Python & XML, written by Christopher Jones and Fred Drake, Jr. (O'Reilly and Associates, 2002), introduces Python programmers to XML processing. Drake is a core developer of PyXML, and Jones is an experienced developer in Python and XML, as well as an experienced author. As you would expect from such a team, this book is detailed and handy; however, I have a few notes, amplifications, and updates (the book was released in December of 2001) to offer -- all of which are distinct from the errata that the authors maintain. In this article I will provide updates, additional suggestions, and other material to serve as a companion to the book. You don't have to have the book in order to follow along.
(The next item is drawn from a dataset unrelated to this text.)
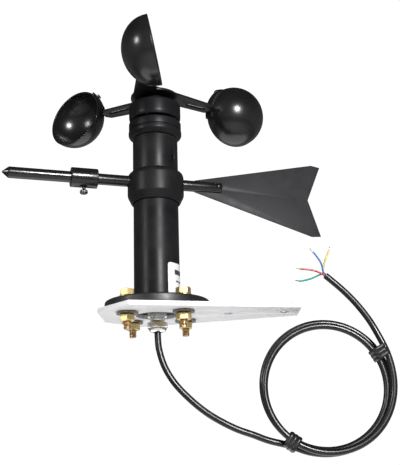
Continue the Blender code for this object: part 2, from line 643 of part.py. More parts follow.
def build_front_rod(vane):
    """The pointed rod that balances the fin, with its sliding counterweight and thumb screw."""
    front = new_axis("front_rod_axis", vane, (0, 0, ROD_HEIGHT), 180.0)
    along = Matrix.Rotation(math.radians(90), 4, "Y")
    shoulder = FRONT_ROD_REACH - ROD_POINT
    profile = [(0.0, FRONT_ROD_REACH), (ROD_RADIUS, shoulder), (ROD_RADIUS, ROD_START), (0.0, ROD_START)]
    new_part("vane_rod_front", turned("vane_rod_front", profile, 24, closed=False), BLACK_PAINT, front, along)

    slide = new_axis("counterweight_axis", front, (SLEEVE_CENTRE, 0, 0))
    bore, half, edge = ROD_RADIUS + TOUCH_GAP, SLEEVE_LENGTH / 2, SLEEVE_EDGE
    rim = ROD_RADIUS + SLEEVE_WALL
    profile = [(bore, half), (rim - edge, half), (rim, half - edge), (rim, edge - half), (rim - edge, -half),
               (bore, -half)]
    shape = turned("counterweight_sleeve", profile, 32)
    sleeve = new_part("counterweight_sleeve", shape, BLACK_PAINT, slide, along)
    drill = prism("thumb_drill", THUMB_STEM / 2 + TOUCH_GAP, -rim - 0.002, -ROD_RADIUS, SMALL_ROUND)
    add_boolean(sleeve, new_cutter("thumb_drill", drill, slide))
    stem_top = -ROD_RADIUS - TOUCH_GAP
    head_top = -rim - THUMB_NECK
    head_base = head_top - THUMB_HEAD_HEIGHT
    stem, head = THUMB_STEM / 2, THUMB_HEAD / 2
    profile = [(0.0, stem_top), (stem, stem_top), (stem, head_top), (head - edge, head_top),
               (head, head_top - edge), (head, head_base + edge), (head - edge, head_base), (0.0, head_base)]
    new_part("thumb_screw", turned("thumb_screw", profile, SMALL_ROUND, closed=False), DARK_STEEL, slide)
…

Chapter 2 offers a brief introduction to XML, but if you are not very familiar with XML, I would recommend you find a general XML book such as Learning XML by Eric Ray (O'Reilly and Associates, 2001). The book offers no introduction to Python, so if you are not very familiar with Python, you will want to consult other books. Python & XML doesn't do anything too esoteric with Python, so a basic text such as Learning Python by Mark Lutz and David Ascher (O'Reilly and Associates, 1999) will serve you well.

More on DOM

Chapter 4 covers DOM APIs for Python, focusing on 4DOM and minidom. It doesn't discuss performance considerations very much. In particular, one important warning to be added about 4DOM is that it is very slow. It goes out of its way to be DOM compliant, though strict compliance is probably not important to most applications. This strict conformance compromises performance. I was one of the original authors of 4DOM, but I have long since come to the view that DOM is a specification to be taken in moderation. In trying to be platform and language neutral, it fails to take advantage of particular strengths of host languages like Python. I now prefer DOM-like systems that use familiar DOM method names and idioms in general, but which are specialized for Python. Thus I do most of my work in Domlette, which comes with 4Suite and is, because it's written in C, very fast. Domlette falls-back to a Python implementation on platforms where the C library cannot be compiled. I introduced Domlette in my recent article on 4Suite. PyRXP and Python/LTXML are faster than Domlette, but they deviate enough from DOM that I shall save discussion of them for future articles.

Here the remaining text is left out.